### [TASK PROMPT]
Copy out, exactly and without additions, the lines from the one that contains "Reconstruct the object" to the one that contains "MULLION_WIDTH = 0.0428", both ends included.

### [PROVIDED INFORMATION]
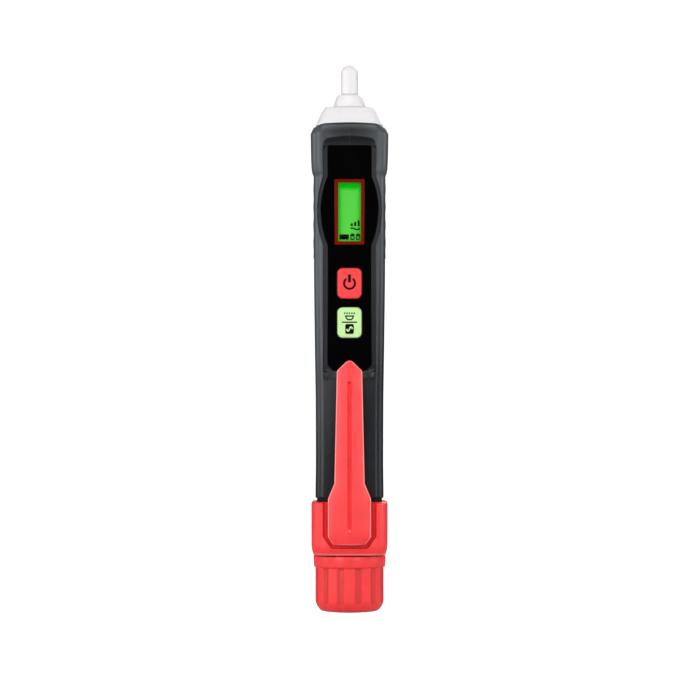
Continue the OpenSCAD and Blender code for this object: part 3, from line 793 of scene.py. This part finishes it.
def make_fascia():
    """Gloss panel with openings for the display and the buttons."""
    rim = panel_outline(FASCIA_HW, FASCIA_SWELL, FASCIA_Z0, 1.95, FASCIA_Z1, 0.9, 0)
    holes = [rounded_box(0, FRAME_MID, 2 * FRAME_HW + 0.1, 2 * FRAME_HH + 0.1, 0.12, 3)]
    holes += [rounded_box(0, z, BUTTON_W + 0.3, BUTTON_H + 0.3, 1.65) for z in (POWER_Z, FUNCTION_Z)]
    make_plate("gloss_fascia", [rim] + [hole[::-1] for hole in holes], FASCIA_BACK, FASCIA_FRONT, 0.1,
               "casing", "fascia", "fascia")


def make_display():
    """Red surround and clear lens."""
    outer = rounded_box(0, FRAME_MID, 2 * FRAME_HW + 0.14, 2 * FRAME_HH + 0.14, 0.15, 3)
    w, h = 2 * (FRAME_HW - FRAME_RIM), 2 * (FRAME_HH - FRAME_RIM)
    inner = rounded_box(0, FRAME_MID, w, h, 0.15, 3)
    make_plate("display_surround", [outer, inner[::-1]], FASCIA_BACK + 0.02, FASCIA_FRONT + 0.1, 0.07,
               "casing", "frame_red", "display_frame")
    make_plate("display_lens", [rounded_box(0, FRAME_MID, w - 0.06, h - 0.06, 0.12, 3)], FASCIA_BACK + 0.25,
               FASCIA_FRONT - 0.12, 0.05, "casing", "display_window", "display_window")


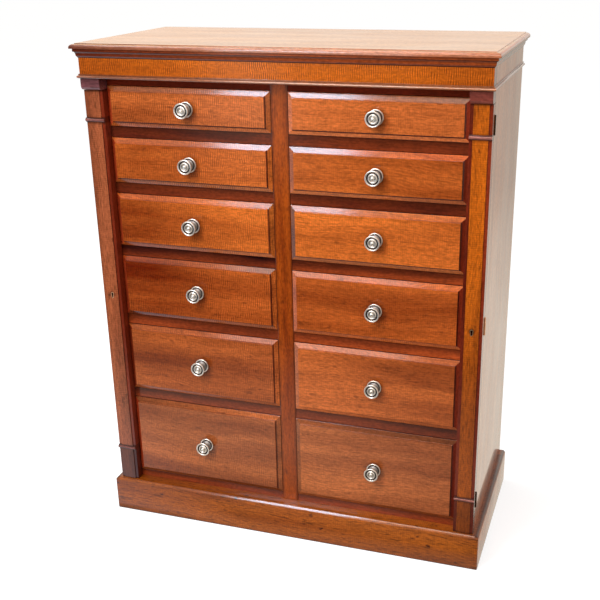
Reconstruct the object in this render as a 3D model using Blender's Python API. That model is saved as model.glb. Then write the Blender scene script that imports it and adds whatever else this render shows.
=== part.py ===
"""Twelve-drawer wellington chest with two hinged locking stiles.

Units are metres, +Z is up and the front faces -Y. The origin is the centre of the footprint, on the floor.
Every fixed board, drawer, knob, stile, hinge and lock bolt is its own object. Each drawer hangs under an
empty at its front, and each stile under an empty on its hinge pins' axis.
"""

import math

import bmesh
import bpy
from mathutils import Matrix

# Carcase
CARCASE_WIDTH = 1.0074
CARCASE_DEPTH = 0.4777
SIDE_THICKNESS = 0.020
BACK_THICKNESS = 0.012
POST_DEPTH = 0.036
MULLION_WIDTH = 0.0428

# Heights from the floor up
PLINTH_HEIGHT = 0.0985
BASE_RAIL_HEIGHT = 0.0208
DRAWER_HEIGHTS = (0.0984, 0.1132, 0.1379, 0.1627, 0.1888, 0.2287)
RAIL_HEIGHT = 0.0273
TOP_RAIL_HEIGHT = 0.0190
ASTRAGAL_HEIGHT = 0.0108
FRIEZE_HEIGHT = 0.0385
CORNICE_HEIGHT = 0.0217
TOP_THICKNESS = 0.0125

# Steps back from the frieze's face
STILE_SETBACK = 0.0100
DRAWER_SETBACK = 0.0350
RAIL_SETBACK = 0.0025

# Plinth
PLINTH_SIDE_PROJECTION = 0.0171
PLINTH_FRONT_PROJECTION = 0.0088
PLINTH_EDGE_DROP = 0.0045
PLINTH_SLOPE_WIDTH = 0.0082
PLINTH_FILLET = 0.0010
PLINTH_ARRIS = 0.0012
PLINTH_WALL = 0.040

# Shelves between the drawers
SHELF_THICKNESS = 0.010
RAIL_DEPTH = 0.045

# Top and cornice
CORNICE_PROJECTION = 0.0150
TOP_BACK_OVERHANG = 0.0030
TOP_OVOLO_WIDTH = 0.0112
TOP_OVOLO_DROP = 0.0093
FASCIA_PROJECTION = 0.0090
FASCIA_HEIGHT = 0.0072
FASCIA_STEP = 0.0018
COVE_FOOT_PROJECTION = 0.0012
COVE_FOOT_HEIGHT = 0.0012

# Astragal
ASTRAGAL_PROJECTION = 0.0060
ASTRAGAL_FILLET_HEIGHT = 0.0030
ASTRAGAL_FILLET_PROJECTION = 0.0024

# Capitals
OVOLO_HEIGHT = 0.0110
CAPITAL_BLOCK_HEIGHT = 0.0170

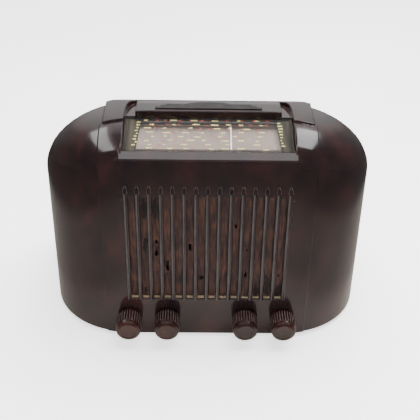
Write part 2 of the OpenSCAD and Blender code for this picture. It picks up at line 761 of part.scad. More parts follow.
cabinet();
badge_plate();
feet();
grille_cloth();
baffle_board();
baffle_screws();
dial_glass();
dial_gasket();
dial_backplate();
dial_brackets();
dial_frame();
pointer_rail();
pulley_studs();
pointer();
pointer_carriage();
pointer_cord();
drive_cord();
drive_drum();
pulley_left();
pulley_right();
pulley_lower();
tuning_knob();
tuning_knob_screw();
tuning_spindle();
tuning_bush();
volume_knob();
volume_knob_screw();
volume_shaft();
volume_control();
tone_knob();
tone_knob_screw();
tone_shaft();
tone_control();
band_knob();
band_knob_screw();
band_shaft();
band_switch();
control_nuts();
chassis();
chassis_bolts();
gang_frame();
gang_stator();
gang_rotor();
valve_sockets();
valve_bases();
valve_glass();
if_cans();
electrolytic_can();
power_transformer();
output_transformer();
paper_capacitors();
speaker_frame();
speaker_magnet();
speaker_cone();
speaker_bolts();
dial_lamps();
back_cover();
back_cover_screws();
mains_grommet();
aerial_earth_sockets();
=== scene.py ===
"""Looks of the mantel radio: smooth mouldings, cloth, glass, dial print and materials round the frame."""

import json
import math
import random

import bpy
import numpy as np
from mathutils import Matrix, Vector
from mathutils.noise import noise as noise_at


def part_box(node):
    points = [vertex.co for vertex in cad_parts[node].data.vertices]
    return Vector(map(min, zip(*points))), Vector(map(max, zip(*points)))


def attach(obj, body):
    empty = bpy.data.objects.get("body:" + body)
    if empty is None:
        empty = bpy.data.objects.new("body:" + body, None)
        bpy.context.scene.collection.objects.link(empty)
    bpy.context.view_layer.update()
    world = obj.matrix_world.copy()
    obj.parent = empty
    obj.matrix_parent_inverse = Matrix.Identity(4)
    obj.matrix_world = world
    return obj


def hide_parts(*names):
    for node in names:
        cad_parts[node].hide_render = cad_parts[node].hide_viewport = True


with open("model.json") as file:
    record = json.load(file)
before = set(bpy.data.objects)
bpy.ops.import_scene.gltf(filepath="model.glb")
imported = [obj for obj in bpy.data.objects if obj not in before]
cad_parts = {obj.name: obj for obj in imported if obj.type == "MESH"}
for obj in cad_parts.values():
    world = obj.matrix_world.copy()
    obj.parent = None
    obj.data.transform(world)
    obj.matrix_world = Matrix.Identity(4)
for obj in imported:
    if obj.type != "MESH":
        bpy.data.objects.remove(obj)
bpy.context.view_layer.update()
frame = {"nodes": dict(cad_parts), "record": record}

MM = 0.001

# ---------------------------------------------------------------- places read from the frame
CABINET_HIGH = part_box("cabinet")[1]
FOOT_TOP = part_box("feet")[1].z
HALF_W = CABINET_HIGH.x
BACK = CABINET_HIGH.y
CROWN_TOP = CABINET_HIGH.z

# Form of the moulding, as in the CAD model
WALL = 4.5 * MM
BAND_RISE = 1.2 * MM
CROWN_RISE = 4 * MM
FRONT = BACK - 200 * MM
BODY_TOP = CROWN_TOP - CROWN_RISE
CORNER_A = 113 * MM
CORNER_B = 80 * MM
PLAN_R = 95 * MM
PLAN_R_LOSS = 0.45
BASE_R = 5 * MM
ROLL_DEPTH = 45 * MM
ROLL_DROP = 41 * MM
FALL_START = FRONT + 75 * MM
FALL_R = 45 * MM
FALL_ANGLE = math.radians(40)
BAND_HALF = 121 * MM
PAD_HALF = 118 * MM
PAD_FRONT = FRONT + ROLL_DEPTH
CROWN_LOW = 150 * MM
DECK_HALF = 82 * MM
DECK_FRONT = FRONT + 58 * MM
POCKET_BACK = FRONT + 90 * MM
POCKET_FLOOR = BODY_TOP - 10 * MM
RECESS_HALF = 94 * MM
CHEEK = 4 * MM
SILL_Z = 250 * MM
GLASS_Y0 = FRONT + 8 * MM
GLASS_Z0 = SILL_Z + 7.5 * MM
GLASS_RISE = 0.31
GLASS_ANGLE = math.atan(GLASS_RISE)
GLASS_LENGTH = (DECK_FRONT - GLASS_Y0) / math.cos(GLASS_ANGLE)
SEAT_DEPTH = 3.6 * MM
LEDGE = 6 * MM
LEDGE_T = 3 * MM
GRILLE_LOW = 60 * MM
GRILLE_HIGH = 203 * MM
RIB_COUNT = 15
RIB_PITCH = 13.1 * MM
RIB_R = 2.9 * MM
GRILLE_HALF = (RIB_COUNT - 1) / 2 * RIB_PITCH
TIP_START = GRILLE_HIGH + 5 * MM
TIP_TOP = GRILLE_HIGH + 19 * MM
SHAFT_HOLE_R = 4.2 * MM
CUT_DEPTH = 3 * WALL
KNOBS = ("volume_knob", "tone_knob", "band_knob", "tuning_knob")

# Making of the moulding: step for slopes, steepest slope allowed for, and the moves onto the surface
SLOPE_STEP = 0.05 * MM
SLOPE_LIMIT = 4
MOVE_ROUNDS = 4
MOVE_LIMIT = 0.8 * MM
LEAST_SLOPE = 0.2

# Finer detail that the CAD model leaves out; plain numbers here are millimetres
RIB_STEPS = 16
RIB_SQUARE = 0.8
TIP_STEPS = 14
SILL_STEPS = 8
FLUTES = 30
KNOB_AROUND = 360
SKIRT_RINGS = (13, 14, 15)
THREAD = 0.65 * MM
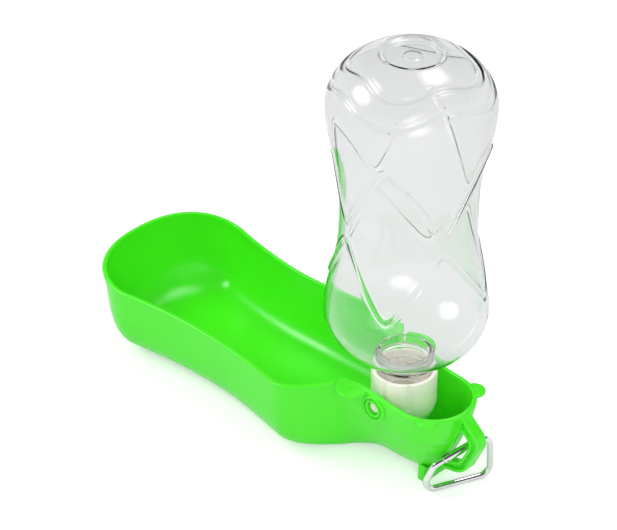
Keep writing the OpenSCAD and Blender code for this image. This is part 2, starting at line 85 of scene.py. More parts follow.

### [COMPLETE ANSWER]
Reconstruct the object in this render as a 3D model using Blender's Python API. That model is saved as model.glb. Then write the Blender scene script that imports it and adds whatever else this render shows.
=== part.py ===
"""Twelve-drawer wellington chest with two hinged locking stiles.

Units are metres, +Z is up and the front faces -Y. The origin is the centre of the footprint, on the floor.
Every fixed board, drawer, knob, stile, hinge and lock bolt is its own object. Each drawer hangs under an
empty at its front, and each stile under an empty on its hinge pins' axis.
"""

import math

import bmesh
import bpy
from mathutils import Matrix

# Carcase
CARCASE_WIDTH = 1.0074
CARCASE_DEPTH = 0.4777
SIDE_THICKNESS = 0.020
BACK_THICKNESS = 0.012
POST_DEPTH = 0.036
MULLION_WIDTH = 0.0428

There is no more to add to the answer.